A diferença para Sweeney é simples: em “Euphoria”, despiu-se; em “The White Lotus” manteve a roupa no corpo e “de repente os críticos estavam a prestar-me atenção”. “E eu pergunto: não viram nada disso em ‘Euphoria’? Não viram nada disso em ‘The Handmaid’s Tale’?”
“Há um estigma relativamente a atrizes que aceitam despir-se no ecrã”, conclui a atriz. E quando não prejudica as suas performances junto dos críticos, atiça a turba das redes sociais. Foi precisamente este último cenário com que teve que se deparar nos últimos meses, após a estreia da segunda temporada da série da HBO.

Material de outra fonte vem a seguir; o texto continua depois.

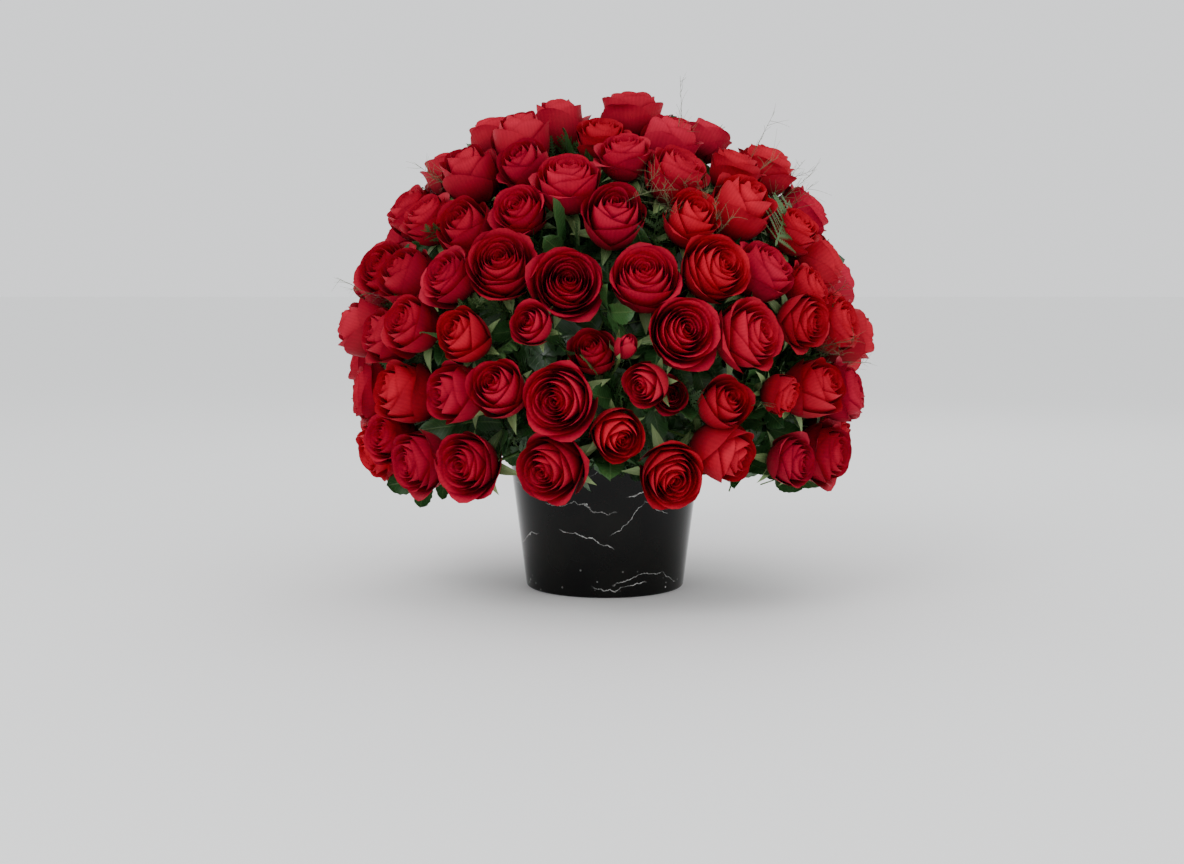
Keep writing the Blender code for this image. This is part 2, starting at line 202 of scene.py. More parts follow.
def leaf_material(name, dark, light, vein, rough):
    """Leaf: two greens in patches, a pale midrib with side veins, and a waxy shine."""
    made, tree, shader = new_material(name)
    across, along = uv_parts(tree, "petal")
    chance = uv_parts(tree, "layer")[1]
    place = object_place(tree)
    patch = calc(tree, "MULTIPLY", noise(tree, place, 30.0, 4.0, 0.6), 0.7)
    patch = calc(tree, "MULTIPLY_ADD", chance, 0.35, patch)
    body = ramp(tree, patch, (0.25, dark), (0.80, light))
    side = calc(tree, "ABSOLUTE", across)
    rib = ramp(tree, side, (0.0, (1, 1, 1)), (0.07, (0, 0, 0)))
    slant = calc(tree, "MULTIPLY_ADD", side, -2.2, calc(tree, "MULTIPLY", along, 9.0))
    lines = calc(tree, "PINGPONG", slant, 0.5)
    lines = ramp(tree, lines, (0.0, (0.5, 0.5, 0.5)), (0.09, (0, 0, 0)))
    lined = calc(tree, "MAXIMUM", rib, lines)
    colour = mix(tree, lined, body, vein)
    tree.links.new(colour, shader.inputs["Base Color"])
    tone = calc(tree, "MULTIPLY_ADD", noise(tree, place, 90.0, 2.0), 0.25, rough)
    tree.links.new(tone, shader.inputs["Roughness"])
    bump(tree, shader, lined, 0.35, 0.0008)
    return made


def fern_material(name, dark, light):
    """Fern needles: green that varies from frond to frond."""
    made, tree, shader = new_material(name)
    chance = uv_parts(tree, "layer")[1]
    place = object_place(tree)
    value = calc(tree, "MULTIPLY", noise(tree, place, 40.0), 0.6)
    value = calc(tree, "MULTIPLY_ADD", chance, 0.45, value)
    tree.links.new(ramp(tree, value, (0.2, dark), (0.85, light)), shader.inputs["Base Color"])
    shader.inputs["Roughness"].default_value = 0.62
    return made


def stem_material():
    """Green stem, paler in streaks."""
    made, tree, shader = new_material("rose_stem")
    place = object_place(tree)
    value = noise(tree, place, 70.0, 3.0)
    colour = ramp(tree, value, (0.3, (0.035, 0.10, 0.02)), (0.8, (0.13, 0.22, 0.06)))
    tree.links.new(colour, shader.inputs["Base Color"])
    shader.inputs["Roughness"].default_value = 0.5
    return made


# veins of the marble: first and last turn about the pot in degrees from the front, height share
# at each end, half width as a share of the height, brightness
VEINS = (
    (12, 78, 0.68, 0.62, 0.0085, 0.75),
    (2, 25, 0.42, 0.61, 0.0060, 0.70),
    (24, 43, 0.61, 0.52, 0.0060, 0.70),
    (-31, 6, 0.46, 0.33, 0.0075, 0.70),
    (-12, 6, 0.76, 0.90, 0.0055, 0.45),
    (-40, 8, 0.62, 0.57, 0.0055, 0.50),
    (4, 43, 0.11, 0.18, 0.0060, 0.70),
    (42, 60, 0.18, 0.09, 0.0055, 0.65),
    (-10, 30, 0.065, 0.095, 0.0070, 0.75),
    (35, 54, 0.69, 0.81, 0.0060, 0.60),
    (76, 118, 0.62, 0.80, 0.0070, 0.60),
    (88, 150, 0.24, 0.36, 0.0070, 0.70),
    (128, 178, 0.72, 0.55, 0.0060, 0.60),
    (-178, -120, 0.50, 0.74, 0.0070, 0.65),
    (-150, -96, 0.34, 0.20, 0.0065, 0.70),
    (-112, -52, 0.84, 0.70, 0.0060, 0.55),
    (-84, -48, 0.30, 0.42, 0.0060, 0.60),
    (150, 179, 0.15, 0.22, 0.0060, 0.60),
)


def clamped(tree, value, low, high, first, last):
    """A value mapped from low..high to first..last and held there."""
    made = tree.nodes.new("ShaderNodeMapRange")
    made.clamp = True
    for key, number in (("From Min", low), ("From Max", high), ("To Min", first), ("To Max", last)):
        made.inputs[key].default_value = number
    tree.links.new(value, made.inputs["Value"])
    return made.outputs[0]


def vein(tree, turn, level, first, last, low, high, width, bright):
    """One vein: a jagged line between two turns about the pot, fading at its ends."""
    course = clamped(tree, turn, first, last, low, high)
    off = calc(tree, "ABSOLUTE", calc(tree, "SUBTRACT", level, course))
    line = clamped(tree, off, 0.10 * width, 0.48 * width, bright * 1.3, 0.0)
    begin = clamped(tree, turn, first, first + 3.0, 0.0, 1.0)
    end = clamped(tree, turn, last - 4.0, last, 1.0, 0.0)
    return calc(tree, "MULTIPLY", line, calc(tree, "MULTIPLY", begin, end))


def marble_material():
    """Polished black marble with sparse thin white veins and a few flecks near the foot."""
    made, tree, shader = new_material("black_marble")
    place = object_place(tree)
    parts = tree.nodes.new("ShaderNodeSeparateXYZ")
    tree.links.new(place, parts.inputs[0])
    x, y, z = parts.outputs
    turn = calc(tree, "ARCTAN2", x, calc(tree, "MULTIPLY", y, -1.0))
    turn = calc(tree, "MULTIPLY", turn, math.degrees(1.0))
    level = calc(tree, "MULTIPLY", z, 1.0 / POT_HIGH[2])
    jag = calc(tree, "SUBTRACT", noise(tree, place, 22.0, 7.0, 0.62), 0.5)
    level = calc(tree, "MULTIPLY_ADD", jag, 0.22, level)
    veins = None
    for values in VEINS:
        one = vein(tree, turn, level, *values)
        veins = one if veins is None else calc(tree, "MAXIMUM", veins, one)
    worn = clamped(tree, noise(tree, place, 130.0, 3.0), 0.35, 0.62, 0.25, 1.0)
    veins = calc(tree, "MULTIPLY", veins, worn)
    fleck = tree.nodes.new("ShaderNodeTexVoronoi")
    fleck.inputs["Scale"].default_value = 125.0
    tree.links.new(place, fleck.inputs["Vector"])
    dots = clamped(tree, fleck.outputs["Distance"], 0.05, 0.15, 0.80, 0.0)
    some = clamped(tree, noise(tree, place, 60.0, 1.0), 0.45, 0.56, 0.0, 1.0)
    foot = clamped(tree, level, 0.05, 0.28, 1.0, 0.0)
    dots = calc(tree, "MULTIPLY", dots, calc(tree, "MULTIPLY", some, foot))
    veins = calc(tree, "MAXIMUM", veins, dots)
    cloud = noise(tree, place, 22.0, 4.0)
    stone = ramp(tree, cloud, (0.3, (0.0022, 0.0022, 0.0024)), (0.8, (0.008, 0.008, 0.0065)))
    tree.links.new(mix(tree, veins, stone, (0.62, 0.62, 0.60)), shader.inputs["Base Color"])
    rough = clamped(tree, noise(tree, place, 35.0, 3.0), 0.3, 0.8, 0.03, 0.07)
    rough = calc(tree, "MULTIPLY_ADD", veins, 0.08, rough)
    tree.links.new(rough, shader.inputs["Roughness"])
    shader.inputs["Specular IOR Level"].default_value = 0.14
    return made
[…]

Centenas de imagens das suas cenas de sexo em “Euphoria” começaram a ser partilhadas nas redes sociais. Em muitas delas, os autores faziam questão de identificar os membros da família de Sweeney, inclusive o irmão mais novo.
“Essa foi a coisa mais cruel e dolorosa que alguém podia fazer. Faço sempre questão de separar o meu trabalho e a minha família. Eu não tenho nada a ver com a minha personagem. Isso é altamente desrespeitador e desesperante”, assume. “Não há nada que eu possa fazer para lidar melhor com isto. Acabamos por nos habituar.”
Contudo, o excesso de cenas sexuais que envolvem a sua personagem levaram a que muitos fãs apontassem o dedo a Levinson. O criador foi acusado de explorar e sexualizar em demasia a atriz. As palavras de Sweeney sobre o tema chegaram a provocar uma pequena polémica que rapidamente fez questão de apagar.
“O Sam é espetacular”, reafirmou. “Havia momentos em que a Cassie deveria estar sem a camisola e eu dizia-lhe: ‘Acho que isso não é necessário nesta cena’. E ele dizia ‘OK, tudo bem, não é necessário’. Nunca senti que ele me estivesse a forçar a despir ou a introduzir mais uma cena de nudez na série.”
“Euphoria”, aliás, segue a tendência de cada vez mais filmes e séries, ao empregar sempre que é necessário, um coordenador de intimidade, para assegurar que nenhum limite é ultrapassado na filmagem de momentos íntimos. “Quando dizia ao Sam que não queria fazer algo, ele nunca me obrigava”, concluiu a atriz.
Nem sempre é esse o caso. “Já passei por experiências nas quais só queria ir para casa e esfregar-me toda até ficar em carne viva, de tão asquerosas que eram [as cenas].”
Enquanto não regressa a “Euphoria”, Sweeney vai preenchendo as red carpets com os seus outfits e a inspirar tendências. Pelo caminho, tem já dois filmes em andamento: vai participar no filme de ação “National Anthem” e no spin-off de Homem Aranha, “Madame Web”, onde irá contracenar ao lado da protagonista, Dakota Johnson. Fica a faltar o seu próprio papel de protagonista.